** Begin SOURCE DATA **
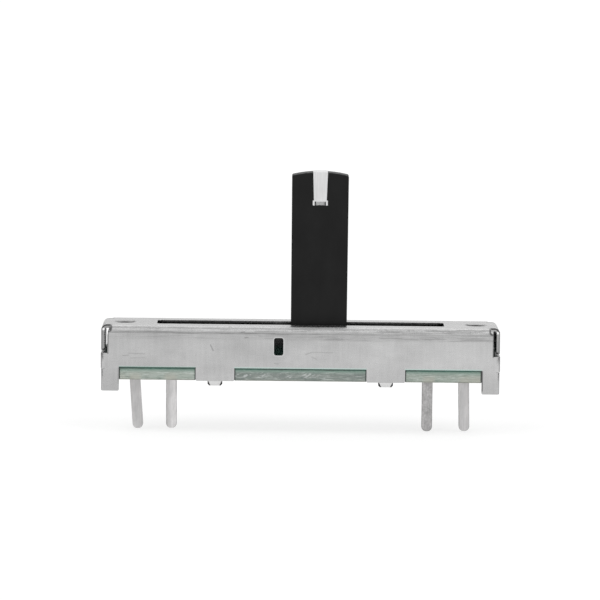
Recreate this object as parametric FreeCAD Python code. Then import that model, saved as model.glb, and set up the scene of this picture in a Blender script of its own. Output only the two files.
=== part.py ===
import FreeCAD, Part
import math
import os
from FreeCAD import Placement, Rotation, Vector

# Slide potentiometer with a 20 mm travel, in millimetres.
# X runs along the travel, -Y is the front wall, +Z is the way the lever points.
# The origin is the centre of the cover's top face, on the line between the two screw holes.

# Travel, and what the body's length is made of beyond it
travel = 20.0
rest_x = 1.6
track_margin = 1.0
inner_pin_gap = 0.3
pin_pitch = 3.2
pin_inset = 3.04

# Folded cover
body_depth = 7.0
sheet = 0.3
bend_inner = 0.2
wall_drop = 3.64
slot_corner = 0.3
slot_end_play = 0.2
slot_side_play = 0.45

# End flaps, bent down from the top, and the lower ears, bent round from the walls
flap_inset = 1.0
flap_drop = 2.3
flap_corner = 0.2
ear_gap = 0.12
ear_overhang = 0.12
ear_length = 2.2
ear_bend_inner = 0.05
notch_width = 0.61
relief_width = 0.89
relief_drop = 0.5
relief_corner = 0.2

# Legs, tongues and crimp tabs below the walls
leg_width = 1.56
rear_leg_width = 1.15
leg_inset = 0.05
leg_reach = 1.0
leg_corner = 0.12
leg_edge_round = 0.2
leg_slit = 0.04
tongue_spacing = 15.0
tongue_width = 3.4
tongue_overrun = 0.05
tongue_corner = 0.12
tab_width = 1.29
tab_straight = 0.1
tab_bend_inner = 0.1
tab_length = 1.05
tab_bevel = 0.14

# Sight hole in the front wall
sight_x = -1.93
sight_drop = 1.71
sight_width = 0.83
sight_height = 1.55
sight_corner = 0.2

# M2 screw holes with drawn collars
screw_inset = 2.04
screw_bore = 1.6
collar_wall = 0.45
collar_drop = 1.1
lead_in = 0.2

# Element board with its printed layers
board_thick = 1.04
board_side_gap = 0.05
board_end_gap = 0.1
board_inset = 0.05
resist_thick = 0.06
resist_border = 0.9
resist_pad_gap = 0.4
resist_corner = 0.6
print_thick = 0.04
track_gap = 1.3
track_side_gap = 0.25
pad_overlap = 0.2
pad_round = 1.2

# Terminals
pin_width = 0.94
pin_thick = 0.4
pin_lengths = (4.75, 4.7, 4.77, 4.71)
pin_play = 0.03
pin_leans = (4.0, 0.5, 0.0, 1.4)
pin_shifts = (-0.13, -0.09, -0.02, -0.02)
head_length = 1.15
head_width = 0.95
head_thick = 0.25
head_bevel = 0.08

# Lever blade
lever_width = 5.0
lever_root_width = 4.93
lever_thick = 2.0
lever_height = 13.48
lever_sag = 0.3
lever_corner = 0.16
lever_round = 0.12
tenon_width = 3.6
socket_floor = 0.35

# White index insert in the lever tip
index_width = 1.29
index_foot_width = 1.12
index_length = 2.58
index_depth = 0.4
index_proud = 0.04
index_lip = 0.34
index_lip_recess = 0.2
index_heel_width = 1.32
index_heel_height = 0.44
index_prong = 0.17
index_prong_gap = 0.1

# Carriage under the cover
carriage_end = 0.535
carriage_side_gap = 0.15
carriage_corner = 0.25
deck_drop = 0.9
boss_wall = 0.3
boss_height = 0.15
carriage_height = 1.4
glide_gap = 0.05
runner_length = 0.7
runner_width = 0.55
post_inset = 0.7
post_diameter = 0.6
post_head_diameter = 0.9
post_head_thick = 0.16

# Wiper with two groups of fingers
wiper_thick = 0.1
wiper_end = 0.25
wiper_rail = 0.15
wiper_window = 0.9
wiper_gap = 0.03
finger_count = 4
finger_gap = 0.08
finger_margin = 0.13
finger_end = 1.0
contact_radius = 0.25
finger_tail = 0.35
finger_tail_angle = 40.0

# Leaf springs that take up the play of the carriage
leaf_thick = 0.1
leaf_gap = 0.03
leaf_side_play = 0.12
leaf_end_play = 0.1
pocket_depth = 0.3
pocket_wall = 0.2
pocket_end = 0.75
pocket_play = 0.05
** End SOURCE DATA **
YOUR OBJECTIVE:
Show the data once more, exactly as it was written.

ANSWER IN FULL:
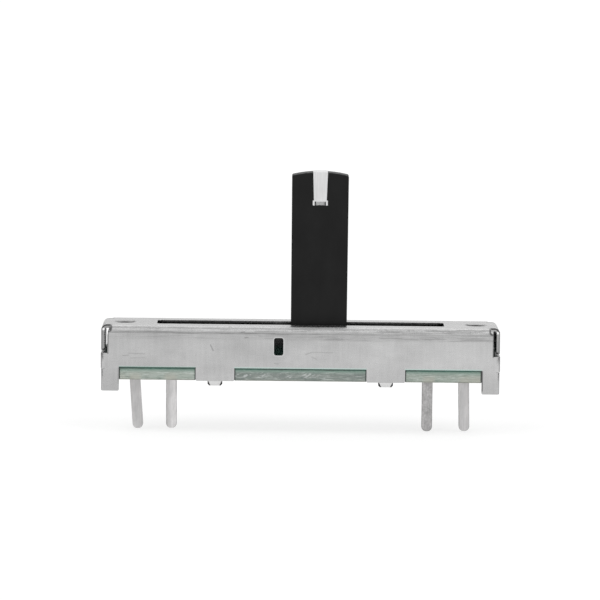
Recreate this object as parametric FreeCAD Python code. Then import that model, saved as model.glb, and set up the scene of this picture in a Blender script of its own. Output only the two files.
=== part.py ===
import FreeCAD, Part
import math
import os
from FreeCAD import Placement, Rotation, Vector

# Slide potentiometer with a 20 mm travel, in millimetres.
# X runs along the travel, -Y is the front wall, +Z is the way the lever points.
# The origin is the centre of the cover's top face, on the line between the two screw holes.

# Travel, and what the body's length is made of beyond it
travel = 20.0
rest_x = 1.6
track_margin = 1.0
inner_pin_gap = 0.3
pin_pitch = 3.2
pin_inset = 3.04

# Folded cover
body_depth = 7.0
sheet = 0.3
bend_inner = 0.2
wall_drop = 3.64
slot_corner = 0.3
slot_end_play = 0.2
slot_side_play = 0.45

# End flaps, bent down from the top, and the lower ears, bent round from the walls
flap_inset = 1.0
flap_drop = 2.3
flap_corner = 0.2
ear_gap = 0.12
ear_overhang = 0.12
ear_length = 2.2
ear_bend_inner = 0.05
notch_width = 0.61
relief_width = 0.89
relief_drop = 0.5
relief_corner = 0.2

# Legs, tongues and crimp tabs below the walls
leg_width = 1.56
rear_leg_width = 1.15
leg_inset = 0.05
leg_reach = 1.0
leg_corner = 0.12
leg_edge_round = 0.2
leg_slit = 0.04
tongue_spacing = 15.0
tongue_width = 3.4
tongue_overrun = 0.05
tongue_corner = 0.12
tab_width = 1.29
tab_straight = 0.1
tab_bend_inner = 0.1
tab_length = 1.05
tab_bevel = 0.14

# Sight hole in the front wall
sight_x = -1.93
sight_drop = 1.71
sight_width = 0.83
sight_height = 1.55
sight_corner = 0.2

# M2 screw holes with drawn collars
screw_inset = 2.04
screw_bore = 1.6
collar_wall = 0.45
collar_drop = 1.1
lead_in = 0.2

# Element board with its printed layers
board_thick = 1.04
board_side_gap = 0.05
board_end_gap = 0.1
board_inset = 0.05
resist_thick = 0.06
resist_border = 0.9
resist_pad_gap = 0.4
resist_corner = 0.6
print_thick = 0.04
track_gap = 1.3
track_side_gap = 0.25
pad_overlap = 0.2
pad_round = 1.2

# Terminals
pin_width = 0.94
pin_thick = 0.4
pin_lengths = (4.75, 4.7, 4.77, 4.71)
pin_play = 0.03
pin_leans = (4.0, 0.5, 0.0, 1.4)
pin_shifts = (-0.13, -0.09, -0.02, -0.02)
head_length = 1.15
head_width = 0.95
head_thick = 0.25
head_bevel = 0.08

# Lever blade
lever_width = 5.0
lever_root_width = 4.93
lever_thick = 2.0
lever_height = 13.48
lever_sag = 0.3
lever_corner = 0.16
lever_round = 0.12
tenon_width = 3.6
socket_floor = 0.35

# White index insert in the lever tip
index_width = 1.29
index_foot_width = 1.12
index_length = 2.58
index_depth = 0.4
index_proud = 0.04
index_lip = 0.34
index_lip_recess = 0.2
index_heel_width = 1.32
index_heel_height = 0.44
index_prong = 0.17
index_prong_gap = 0.1

# Carriage under the cover
carriage_end = 0.535
carriage_side_gap = 0.15
carriage_corner = 0.25
deck_drop = 0.9
boss_wall = 0.3
boss_height = 0.15
carriage_height = 1.4
glide_gap = 0.05
runner_length = 0.7
runner_width = 0.55
post_inset = 0.7
post_diameter = 0.6
post_head_diameter = 0.9
post_head_thick = 0.16

# Wiper with two groups of fingers
wiper_thick = 0.1
wiper_end = 0.25
wiper_rail = 0.15
wiper_window = 0.9
wiper_gap = 0.03
finger_count = 4
finger_gap = 0.08
finger_margin = 0.13
finger_end = 1.0
contact_radius = 0.25
finger_tail = 0.35
finger_tail_angle = 40.0

# Leaf springs that take up the play of the carriage
leaf_thick = 0.1
leaf_gap = 0.03
leaf_side_play = 0.12
leaf_end_play = 0.1
pocket_depth = 0.3
pocket_wall = 0.2
pocket_end = 0.75
pocket_play = 0.05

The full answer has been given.